• **Task to complete**: Repeat exactly, and only, the lines from the one that contains "function fold_across_shape(u) = u" through the one that contains "before = set(bpy.data.objects)", both ends included.

• **Records for the task**:

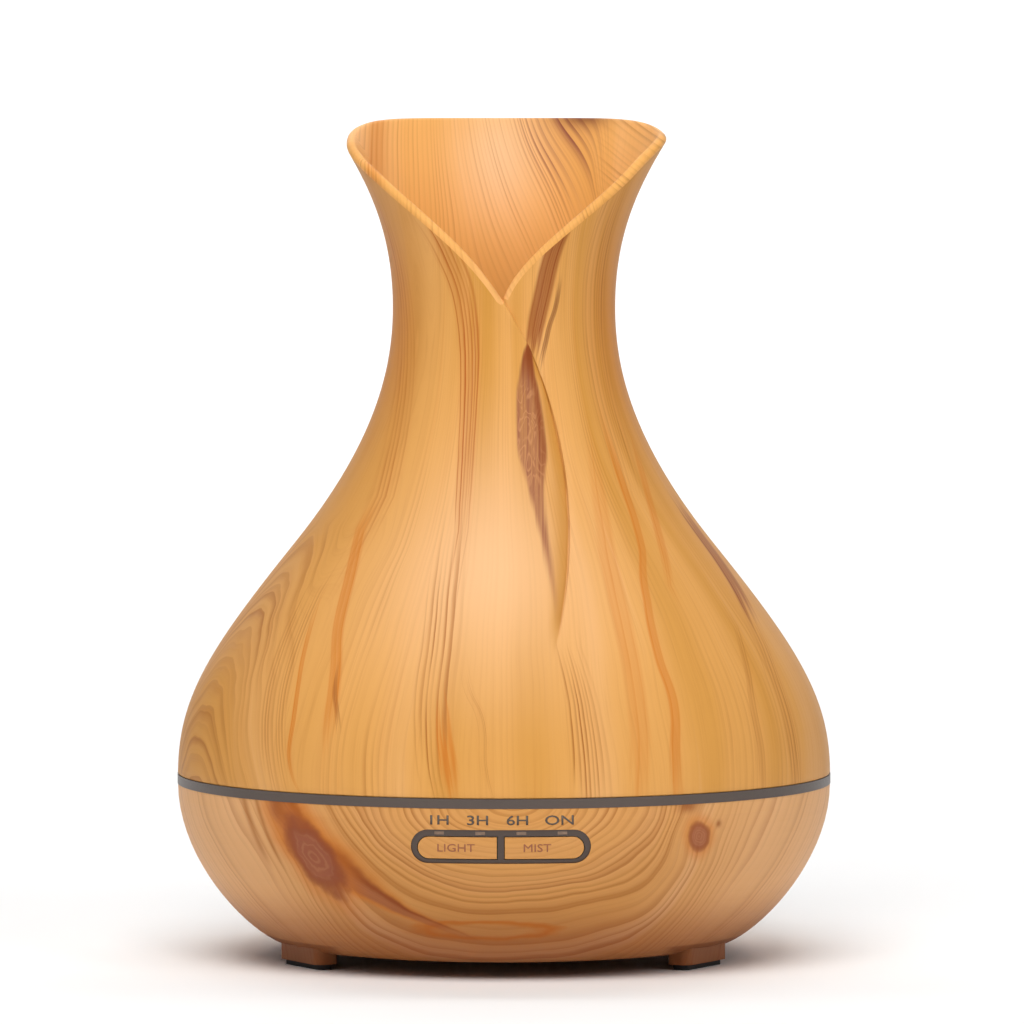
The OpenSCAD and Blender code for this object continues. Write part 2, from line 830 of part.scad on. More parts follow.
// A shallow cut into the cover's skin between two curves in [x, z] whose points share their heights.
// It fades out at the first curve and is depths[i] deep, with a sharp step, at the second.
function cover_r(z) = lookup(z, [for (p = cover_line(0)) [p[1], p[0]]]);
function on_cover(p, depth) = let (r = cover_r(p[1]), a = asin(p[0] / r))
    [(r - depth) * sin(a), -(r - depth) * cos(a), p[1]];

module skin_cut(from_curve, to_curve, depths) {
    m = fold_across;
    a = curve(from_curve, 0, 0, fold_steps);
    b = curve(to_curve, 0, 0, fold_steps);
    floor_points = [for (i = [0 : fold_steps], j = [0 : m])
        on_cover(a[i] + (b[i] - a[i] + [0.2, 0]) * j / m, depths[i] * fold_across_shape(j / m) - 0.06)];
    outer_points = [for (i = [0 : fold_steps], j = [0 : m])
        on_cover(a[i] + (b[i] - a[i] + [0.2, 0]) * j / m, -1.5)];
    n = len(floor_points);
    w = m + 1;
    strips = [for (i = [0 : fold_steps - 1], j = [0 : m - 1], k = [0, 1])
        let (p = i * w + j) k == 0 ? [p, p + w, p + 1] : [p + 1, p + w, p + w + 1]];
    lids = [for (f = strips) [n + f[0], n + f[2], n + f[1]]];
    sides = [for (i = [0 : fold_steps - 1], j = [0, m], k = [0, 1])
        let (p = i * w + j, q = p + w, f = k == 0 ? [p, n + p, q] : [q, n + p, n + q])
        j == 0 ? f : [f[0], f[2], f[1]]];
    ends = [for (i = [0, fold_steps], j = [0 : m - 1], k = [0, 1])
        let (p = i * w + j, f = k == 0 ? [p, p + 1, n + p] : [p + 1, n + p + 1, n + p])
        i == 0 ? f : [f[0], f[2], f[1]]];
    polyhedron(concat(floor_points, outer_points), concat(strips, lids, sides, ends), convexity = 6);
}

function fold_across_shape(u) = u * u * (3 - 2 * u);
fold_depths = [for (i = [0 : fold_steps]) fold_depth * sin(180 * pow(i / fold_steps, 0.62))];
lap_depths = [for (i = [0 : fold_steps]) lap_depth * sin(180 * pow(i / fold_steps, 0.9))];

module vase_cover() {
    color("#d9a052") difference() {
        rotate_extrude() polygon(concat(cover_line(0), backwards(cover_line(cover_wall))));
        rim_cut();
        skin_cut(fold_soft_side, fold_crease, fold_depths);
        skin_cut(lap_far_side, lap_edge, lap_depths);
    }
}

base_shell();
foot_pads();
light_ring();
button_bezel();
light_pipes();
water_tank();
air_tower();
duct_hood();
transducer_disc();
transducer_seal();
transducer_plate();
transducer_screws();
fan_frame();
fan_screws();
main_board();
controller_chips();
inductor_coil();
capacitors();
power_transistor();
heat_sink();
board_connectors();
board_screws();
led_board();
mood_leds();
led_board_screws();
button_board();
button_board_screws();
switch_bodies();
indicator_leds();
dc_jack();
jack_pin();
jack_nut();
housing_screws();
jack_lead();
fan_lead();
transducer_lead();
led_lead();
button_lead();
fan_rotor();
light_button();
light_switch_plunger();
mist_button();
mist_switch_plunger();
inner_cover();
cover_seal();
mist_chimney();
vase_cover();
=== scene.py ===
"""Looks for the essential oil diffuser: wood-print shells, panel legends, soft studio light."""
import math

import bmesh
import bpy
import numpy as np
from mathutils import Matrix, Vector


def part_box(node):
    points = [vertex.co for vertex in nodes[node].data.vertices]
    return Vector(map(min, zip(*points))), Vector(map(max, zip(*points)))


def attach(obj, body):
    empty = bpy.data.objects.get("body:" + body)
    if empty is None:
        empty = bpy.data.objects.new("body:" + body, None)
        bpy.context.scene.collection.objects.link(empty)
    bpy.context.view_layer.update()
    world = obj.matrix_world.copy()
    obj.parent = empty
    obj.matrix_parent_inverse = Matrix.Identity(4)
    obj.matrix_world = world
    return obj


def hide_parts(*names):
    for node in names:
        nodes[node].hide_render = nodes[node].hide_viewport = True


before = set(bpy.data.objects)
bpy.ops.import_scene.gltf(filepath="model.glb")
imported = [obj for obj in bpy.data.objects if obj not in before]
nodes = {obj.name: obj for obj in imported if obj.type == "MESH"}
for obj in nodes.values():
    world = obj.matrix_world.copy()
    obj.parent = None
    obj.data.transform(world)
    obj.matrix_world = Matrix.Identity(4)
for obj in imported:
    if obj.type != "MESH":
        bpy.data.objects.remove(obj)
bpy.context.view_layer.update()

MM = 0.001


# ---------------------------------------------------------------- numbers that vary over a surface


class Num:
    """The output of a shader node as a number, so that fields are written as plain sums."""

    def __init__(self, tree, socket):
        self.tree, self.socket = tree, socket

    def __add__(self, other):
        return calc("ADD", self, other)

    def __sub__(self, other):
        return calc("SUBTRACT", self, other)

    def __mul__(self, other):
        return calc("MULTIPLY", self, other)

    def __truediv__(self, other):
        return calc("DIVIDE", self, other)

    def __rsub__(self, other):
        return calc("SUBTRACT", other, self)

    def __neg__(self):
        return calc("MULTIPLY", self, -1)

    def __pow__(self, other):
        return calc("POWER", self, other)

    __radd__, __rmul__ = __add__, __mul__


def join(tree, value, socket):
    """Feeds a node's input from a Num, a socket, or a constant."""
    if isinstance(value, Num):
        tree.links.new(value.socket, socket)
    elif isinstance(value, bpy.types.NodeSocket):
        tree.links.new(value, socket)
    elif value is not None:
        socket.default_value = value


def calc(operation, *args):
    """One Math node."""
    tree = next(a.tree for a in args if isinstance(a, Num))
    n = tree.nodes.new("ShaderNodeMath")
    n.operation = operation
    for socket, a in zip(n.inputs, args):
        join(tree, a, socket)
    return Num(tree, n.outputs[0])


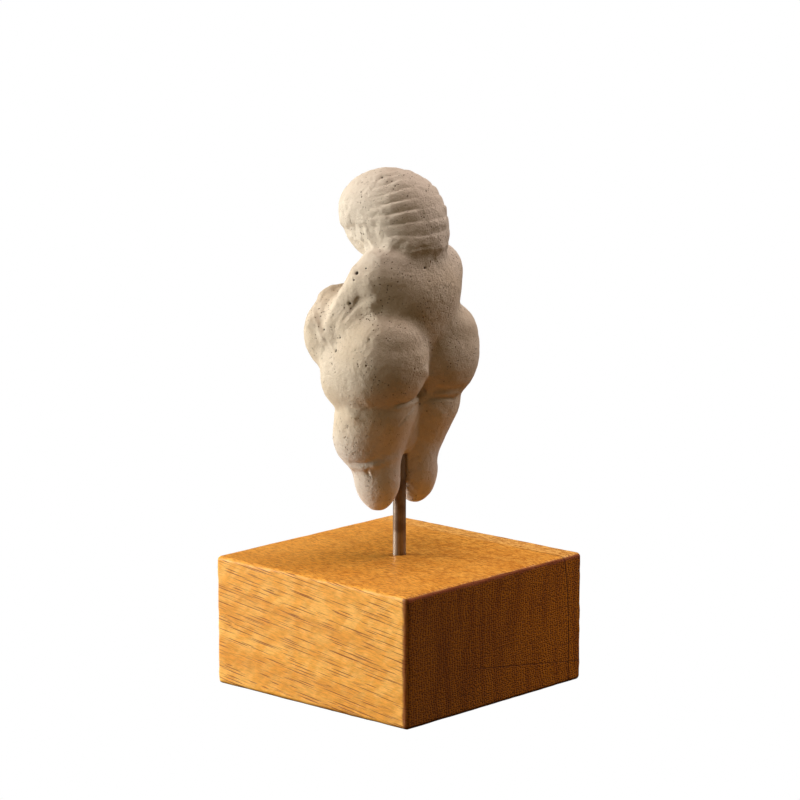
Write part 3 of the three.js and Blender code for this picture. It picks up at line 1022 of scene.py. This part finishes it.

• **Result**:
function fold_across_shape(u) = u * u * (3 - 2 * u);
fold_depths = [for (i = [0 : fold_steps]) fold_depth * sin(180 * pow(i / fold_steps, 0.62))];
lap_depths = [for (i = [0 : fold_steps]) lap_depth * sin(180 * pow(i / fold_steps, 0.9))];

module vase_cover() {
    color("#d9a052") difference() {
        rotate_extrude() polygon(concat(cover_line(0), backwards(cover_line(cover_wall))));
        rim_cut();
        skin_cut(fold_soft_side, fold_crease, fold_depths);
        skin_cut(lap_far_side, lap_edge, lap_depths);
    }
}

base_shell();
foot_pads();
light_ring();
button_bezel();
light_pipes();
water_tank();
air_tower();
duct_hood();
transducer_disc();
transducer_seal();
transducer_plate();
transducer_screws();
fan_frame();
fan_screws();
main_board();
controller_chips();
inductor_coil();
capacitors();
power_transistor();
heat_sink();
board_connectors();
board_screws();
led_board();
mood_leds();
led_board_screws();
button_board();
button_board_screws();
switch_bodies();
indicator_leds();
dc_jack();
jack_pin();
jack_nut();
housing_screws();
jack_lead();
fan_lead();
transducer_lead();
led_lead();
button_lead();
fan_rotor();
light_button();
light_switch_plunger();
mist_button();
mist_switch_plunger();
inner_cover();
cover_seal();
mist_chimney();
vase_cover();
=== scene.py ===
"""Looks for the essential oil diffuser: wood-print shells, panel legends, soft studio light."""
import math

import bmesh
import bpy
import numpy as np
from mathutils import Matrix, Vector


def part_box(node):
    points = [vertex.co for vertex in nodes[node].data.vertices]
    return Vector(map(min, zip(*points))), Vector(map(max, zip(*points)))


def attach(obj, body):
    empty = bpy.data.objects.get("body:" + body)
    if empty is None:
        empty = bpy.data.objects.new("body:" + body, None)
        bpy.context.scene.collection.objects.link(empty)
    bpy.context.view_layer.update()
    world = obj.matrix_world.copy()
    obj.parent = empty
    obj.matrix_parent_inverse = Matrix.Identity(4)
    obj.matrix_world = world
    return obj


def hide_parts(*names):
    for node in names:
        nodes[node].hide_render = nodes[node].hide_viewport = True


before = set(bpy.data.objects)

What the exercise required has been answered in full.